**What you will do:** Restate, word for word, every line of the data.

**Items:**
◇ ◇ ◇ ◇ ◇ ◇ ◇

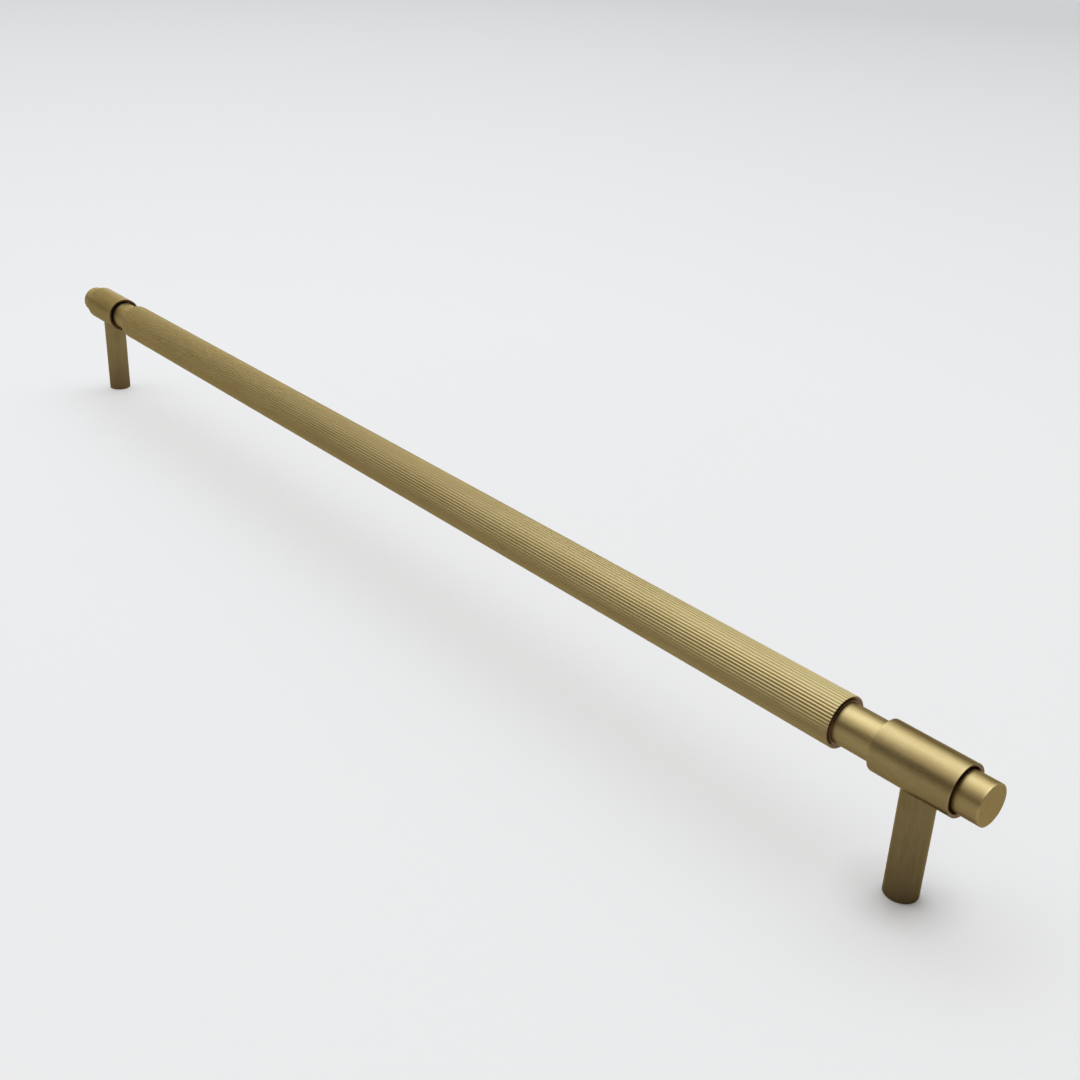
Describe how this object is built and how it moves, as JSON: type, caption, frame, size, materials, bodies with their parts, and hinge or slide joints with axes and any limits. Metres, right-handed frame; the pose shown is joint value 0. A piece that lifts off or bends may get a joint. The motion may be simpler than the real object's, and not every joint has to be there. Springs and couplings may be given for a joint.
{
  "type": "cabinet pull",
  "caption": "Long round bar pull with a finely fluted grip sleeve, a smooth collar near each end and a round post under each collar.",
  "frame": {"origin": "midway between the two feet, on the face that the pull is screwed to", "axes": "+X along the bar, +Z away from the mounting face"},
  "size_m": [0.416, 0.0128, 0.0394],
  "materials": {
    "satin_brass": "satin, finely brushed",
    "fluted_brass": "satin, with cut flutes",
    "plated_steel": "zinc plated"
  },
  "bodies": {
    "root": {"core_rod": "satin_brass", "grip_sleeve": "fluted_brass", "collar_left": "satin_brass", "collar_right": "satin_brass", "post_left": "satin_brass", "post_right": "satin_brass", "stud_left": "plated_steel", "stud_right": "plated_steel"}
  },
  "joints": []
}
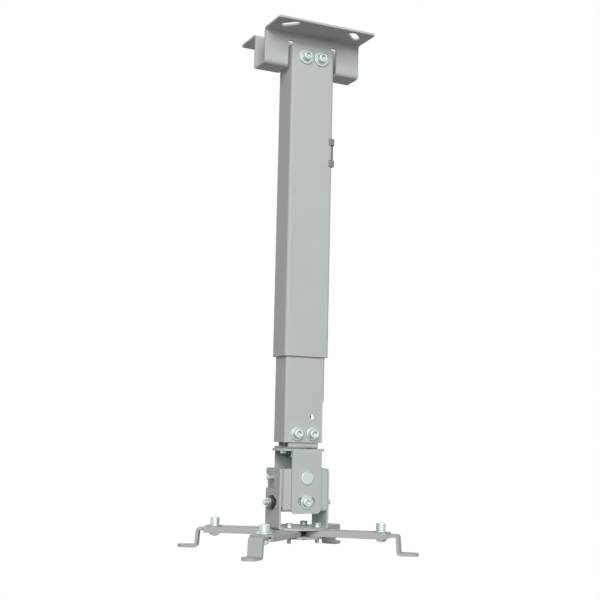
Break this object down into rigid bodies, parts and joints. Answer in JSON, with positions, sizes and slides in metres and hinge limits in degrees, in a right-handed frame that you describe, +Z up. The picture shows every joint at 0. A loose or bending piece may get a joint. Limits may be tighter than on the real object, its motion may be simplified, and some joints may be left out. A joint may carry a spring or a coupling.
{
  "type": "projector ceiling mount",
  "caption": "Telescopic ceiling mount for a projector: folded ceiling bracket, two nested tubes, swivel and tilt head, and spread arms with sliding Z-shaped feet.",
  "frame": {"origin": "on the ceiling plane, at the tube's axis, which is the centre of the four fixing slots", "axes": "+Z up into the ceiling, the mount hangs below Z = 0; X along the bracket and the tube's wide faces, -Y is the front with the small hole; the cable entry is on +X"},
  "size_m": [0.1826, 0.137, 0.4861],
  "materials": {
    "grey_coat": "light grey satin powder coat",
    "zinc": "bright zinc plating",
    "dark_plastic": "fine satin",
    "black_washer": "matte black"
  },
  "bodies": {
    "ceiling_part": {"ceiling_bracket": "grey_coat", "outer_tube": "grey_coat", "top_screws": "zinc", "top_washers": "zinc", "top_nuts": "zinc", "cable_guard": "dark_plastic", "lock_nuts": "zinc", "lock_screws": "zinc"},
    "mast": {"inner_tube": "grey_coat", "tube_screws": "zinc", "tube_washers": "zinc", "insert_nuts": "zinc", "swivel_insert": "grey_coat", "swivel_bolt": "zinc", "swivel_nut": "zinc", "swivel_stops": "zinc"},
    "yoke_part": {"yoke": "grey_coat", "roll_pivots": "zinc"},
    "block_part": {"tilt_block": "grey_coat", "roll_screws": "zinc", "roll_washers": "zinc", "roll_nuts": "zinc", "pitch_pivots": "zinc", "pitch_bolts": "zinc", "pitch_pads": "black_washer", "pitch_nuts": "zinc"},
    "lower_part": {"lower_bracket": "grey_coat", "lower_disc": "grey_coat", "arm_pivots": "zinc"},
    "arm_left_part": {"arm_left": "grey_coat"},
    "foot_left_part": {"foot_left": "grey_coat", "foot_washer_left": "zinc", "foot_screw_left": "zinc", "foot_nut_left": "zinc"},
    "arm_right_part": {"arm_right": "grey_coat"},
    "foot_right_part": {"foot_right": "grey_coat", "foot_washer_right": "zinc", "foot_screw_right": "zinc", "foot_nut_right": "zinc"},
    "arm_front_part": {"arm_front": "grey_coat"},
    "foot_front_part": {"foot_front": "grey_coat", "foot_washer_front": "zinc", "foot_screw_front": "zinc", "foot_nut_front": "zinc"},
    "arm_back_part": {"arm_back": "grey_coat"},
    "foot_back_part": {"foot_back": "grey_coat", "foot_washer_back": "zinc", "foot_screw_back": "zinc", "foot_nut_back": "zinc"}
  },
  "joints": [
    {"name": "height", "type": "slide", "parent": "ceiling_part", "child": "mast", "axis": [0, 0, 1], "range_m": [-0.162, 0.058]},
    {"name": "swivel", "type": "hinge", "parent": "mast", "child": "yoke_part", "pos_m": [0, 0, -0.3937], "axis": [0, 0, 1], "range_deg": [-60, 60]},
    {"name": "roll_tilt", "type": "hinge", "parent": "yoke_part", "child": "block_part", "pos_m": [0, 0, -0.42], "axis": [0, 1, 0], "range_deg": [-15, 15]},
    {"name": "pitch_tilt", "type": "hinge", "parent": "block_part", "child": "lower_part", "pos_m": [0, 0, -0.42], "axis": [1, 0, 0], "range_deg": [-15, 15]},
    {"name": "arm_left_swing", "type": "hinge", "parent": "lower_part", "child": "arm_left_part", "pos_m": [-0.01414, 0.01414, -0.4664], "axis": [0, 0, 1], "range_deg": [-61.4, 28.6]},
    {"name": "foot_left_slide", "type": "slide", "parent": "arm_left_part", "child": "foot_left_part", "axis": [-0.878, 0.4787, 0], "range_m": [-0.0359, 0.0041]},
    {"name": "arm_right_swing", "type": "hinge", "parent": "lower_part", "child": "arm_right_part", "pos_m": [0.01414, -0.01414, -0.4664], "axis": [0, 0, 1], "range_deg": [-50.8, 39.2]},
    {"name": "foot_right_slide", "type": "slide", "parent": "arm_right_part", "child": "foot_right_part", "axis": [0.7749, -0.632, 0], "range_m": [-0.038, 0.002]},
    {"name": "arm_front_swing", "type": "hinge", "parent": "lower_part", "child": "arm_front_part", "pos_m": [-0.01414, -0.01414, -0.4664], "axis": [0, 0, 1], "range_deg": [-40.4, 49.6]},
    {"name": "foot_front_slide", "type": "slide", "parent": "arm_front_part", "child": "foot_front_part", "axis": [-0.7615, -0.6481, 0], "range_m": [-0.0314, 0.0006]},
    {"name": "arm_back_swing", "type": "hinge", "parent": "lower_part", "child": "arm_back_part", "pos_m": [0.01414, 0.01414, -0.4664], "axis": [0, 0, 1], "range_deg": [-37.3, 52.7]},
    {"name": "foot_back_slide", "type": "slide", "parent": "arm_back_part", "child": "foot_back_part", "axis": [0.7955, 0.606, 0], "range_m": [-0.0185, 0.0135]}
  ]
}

◇ ◇ ◇ ◇ ◇ ◇ ◇

**Answer for the task:**
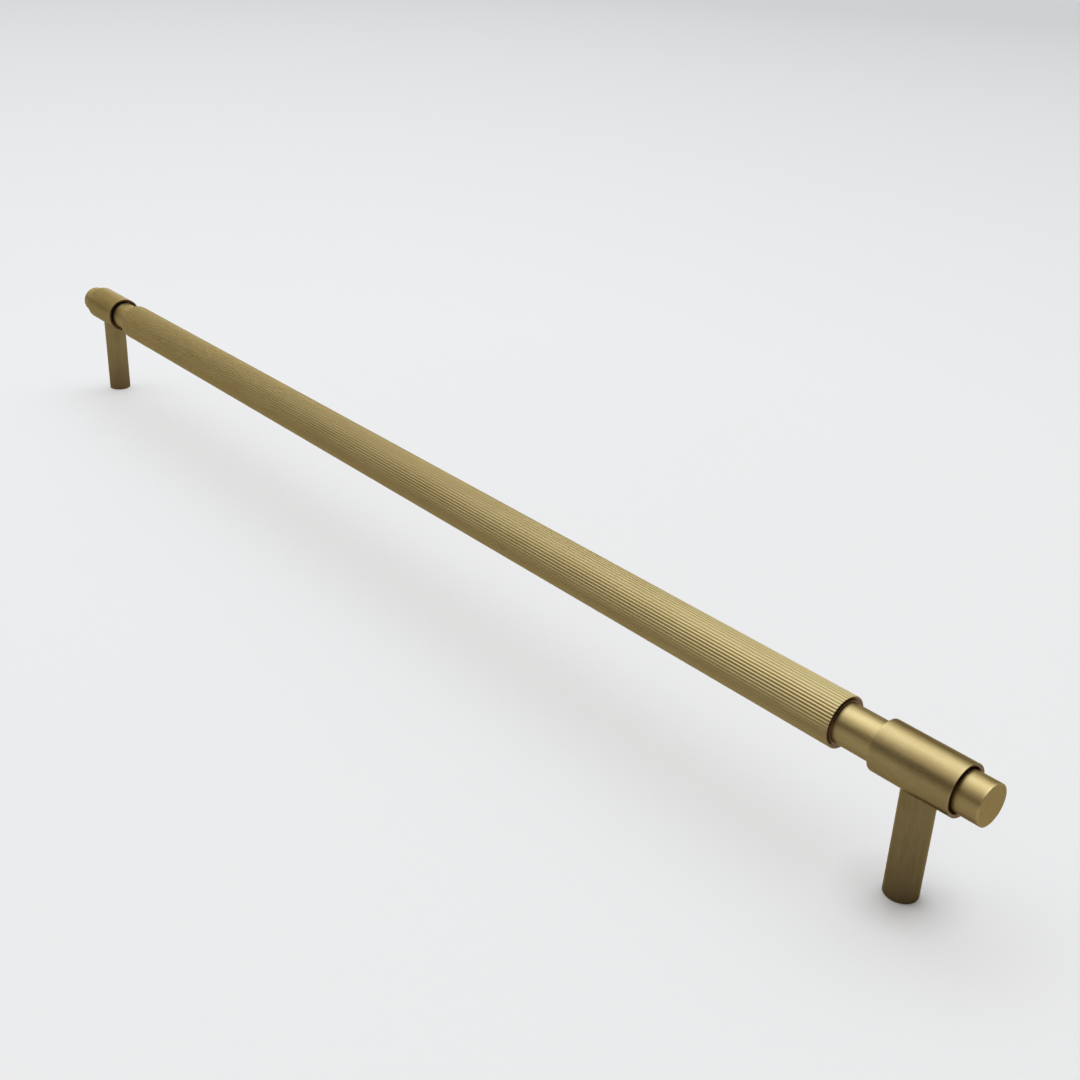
Describe how this object is built and how it moves, as JSON: type, caption, frame, size, materials, bodies with their parts, and hinge or slide joints with axes and any limits. Metres, right-handed frame; the pose shown is joint value 0. A piece that lifts off or bends may get a joint. The motion may be simpler than the real object's, and not every joint has to be there. Springs and couplings may be given for a joint.
{
  "type": "cabinet pull",
  "caption": "Long round bar pull with a finely fluted grip sleeve, a smooth collar near each end and a round post under each collar.",
  "frame": {"origin": "midway between the two feet, on the face that the pull is screwed to", "axes": "+X along the bar, +Z away from the mounting face"},
  "size_m": [0.416, 0.0128, 0.0394],
  "materials": {
    "satin_brass": "satin, finely brushed",
    "fluted_brass": "satin, with cut flutes",
    "plated_steel": "zinc plated"
  },
  "bodies": {
    "root": {"core_rod": "satin_brass", "grip_sleeve": "fluted_brass", "collar_left": "satin_brass", "collar_right": "satin_brass", "post_left": "satin_brass", "post_right": "satin_brass", "stud_left": "plated_steel", "stud_right": "plated_steel"}
  },
  "joints": []
}
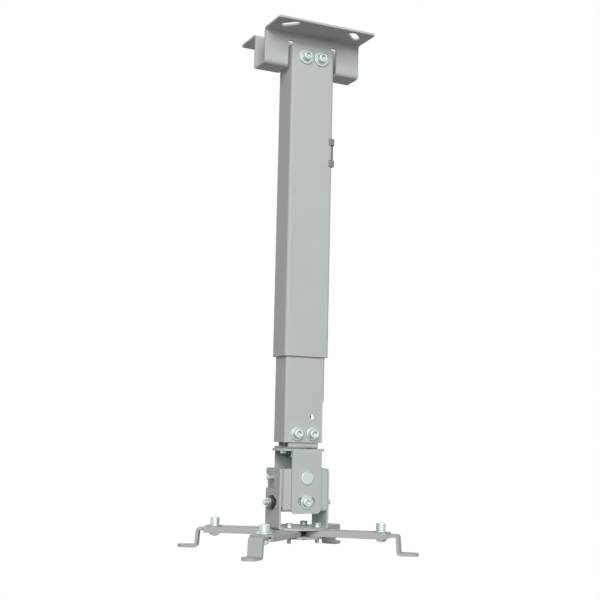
Break this object down into rigid bodies, parts and joints. Answer in JSON, with positions, sizes and slides in metres and hinge limits in degrees, in a right-handed frame that you describe, +Z up. The picture shows every joint at 0. A loose or bending piece may get a joint. Limits may be tighter than on the real object, its motion may be simplified, and some joints may be left out. A joint may carry a spring or a coupling.
{
  "type": "projector ceiling mount",
  "caption": "Telescopic ceiling mount for a projector: folded ceiling bracket, two nested tubes, swivel and tilt head, and spread arms with sliding Z-shaped feet.",
  "frame": {"origin": "on the ceiling plane, at the tube's axis, which is the centre of the four fixing slots", "axes": "+Z up into the ceiling, the mount hangs below Z = 0; X along the bracket and the tube's wide faces, -Y is the front with the small hole; the cable entry is on +X"},
  "size_m": [0.1826, 0.137, 0.4861],
  "materials": {
    "grey_coat": "light grey satin powder coat",
    "zinc": "bright zinc plating",
    "dark_plastic": "fine satin",
    "black_washer": "matte black"
  },
  "bodies": {
    "ceiling_part": {"ceiling_bracket": "grey_coat", "outer_tube": "grey_coat", "top_screws": "zinc", "top_washers": "zinc", "top_nuts": "zinc", "cable_guard": "dark_plastic", "lock_nuts": "zinc", "lock_screws": "zinc"},
    "mast": {"inner_tube": "grey_coat", "tube_screws": "zinc", "tube_washers": "zinc", "insert_nuts": "zinc", "swivel_insert": "grey_coat", "swivel_bolt": "zinc", "swivel_nut": "zinc", "swivel_stops": "zinc"},
    "yoke_part": {"yoke": "grey_coat", "roll_pivots": "zinc"},
    "block_part": {"tilt_block": "grey_coat", "roll_screws": "zinc", "roll_washers": "zinc", "roll_nuts": "zinc", "pitch_pivots": "zinc", "pitch_bolts": "zinc", "pitch_pads": "black_washer", "pitch_nuts": "zinc"},
    "lower_part": {"lower_bracket": "grey_coat", "lower_disc": "grey_coat", "arm_pivots": "zinc"},
    "arm_left_part": {"arm_left": "grey_coat"},
    "foot_left_part": {"foot_left": "grey_coat", "foot_washer_left": "zinc", "foot_screw_left": "zinc", "foot_nut_left": "zinc"},
    "arm_right_part": {"arm_right": "grey_coat"},
    "foot_right_part": {"foot_right": "grey_coat", "foot_washer_right": "zinc", "foot_screw_right": "zinc", "foot_nut_right": "zinc"},
    "arm_front_part": {"arm_front": "grey_coat"},
    "foot_front_part": {"foot_front": "grey_coat", "foot_washer_front": "zinc", "foot_screw_front": "zinc", "foot_nut_front": "zinc"},
    "arm_back_part": {"arm_back": "grey_coat"},
    "foot_back_part": {"foot_back": "grey_coat", "foot_washer_back": "zinc", "foot_screw_back": "zinc", "foot_nut_back": "zinc"}
  },
  "joints": [
    {"name": "height", "type": "slide", "parent": "ceiling_part", "child": "mast", "axis": [0, 0, 1], "range_m": [-0.162, 0.058]},
    {"name": "swivel", "type": "hinge", "parent": "mast", "child": "yoke_part", "pos_m": [0, 0, -0.3937], "axis": [0, 0, 1], "range_deg": [-60, 60]},
    {"name": "roll_tilt", "type": "hinge", "parent": "yoke_part", "child": "block_part", "pos_m": [0, 0, -0.42], "axis": [0, 1, 0], "range_deg": [-15, 15]},
    {"name": "pitch_tilt", "type": "hinge", "parent": "block_part", "child": "lower_part", "pos_m": [0, 0, -0.42], "axis": [1, 0, 0], "range_deg": [-15, 15]},
    {"name": "arm_left_swing", "type": "hinge", "parent": "lower_part", "child": "arm_left_part", "pos_m": [-0.01414, 0.01414, -0.4664], "axis": [0, 0, 1], "range_deg": [-61.4, 28.6]},
    {"name": "foot_left_slide", "type": "slide", "parent": "arm_left_part", "child": "foot_left_part", "axis": [-0.878, 0.4787, 0], "range_m": [-0.0359, 0.0041]},
    {"name": "arm_right_swing", "type": "hinge", "parent": "lower_part", "child": "arm_right_part", "pos_m": [0.01414, -0.01414, -0.4664], "axis": [0, 0, 1], "range_deg": [-50.8, 39.2]},
    {"name": "foot_right_slide", "type": "slide", "parent": "arm_right_part", "child": "foot_right_part", "axis": [0.7749, -0.632, 0], "range_m": [-0.038, 0.002]},
    {"name": "arm_front_swing", "type": "hinge", "parent": "lower_part", "child": "arm_front_part", "pos_m": [-0.01414, -0.01414, -0.4664], "axis": [0, 0, 1], "range_deg": [-40.4, 49.6]},
    {"name": "foot_front_slide", "type": "slide", "parent": "arm_front_part", "child": "foot_front_part", "axis": [-0.7615, -0.6481, 0], "range_m": [-0.0314, 0.0006]},
    {"name": "arm_back_swing", "type": "hinge", "parent": "lower_part", "child": "arm_back_part", "pos_m": [0.01414, 0.01414, -0.4664], "axis": [0, 0, 1], "range_deg": [-37.3, 52.7]},
    {"name": "foot_back_slide", "type": "slide", "parent": "arm_back_part", "child": "foot_back_part", "axis": [0.7955, 0.606, 0], "range_m": [-0.0185, 0.0135]}
  ]
}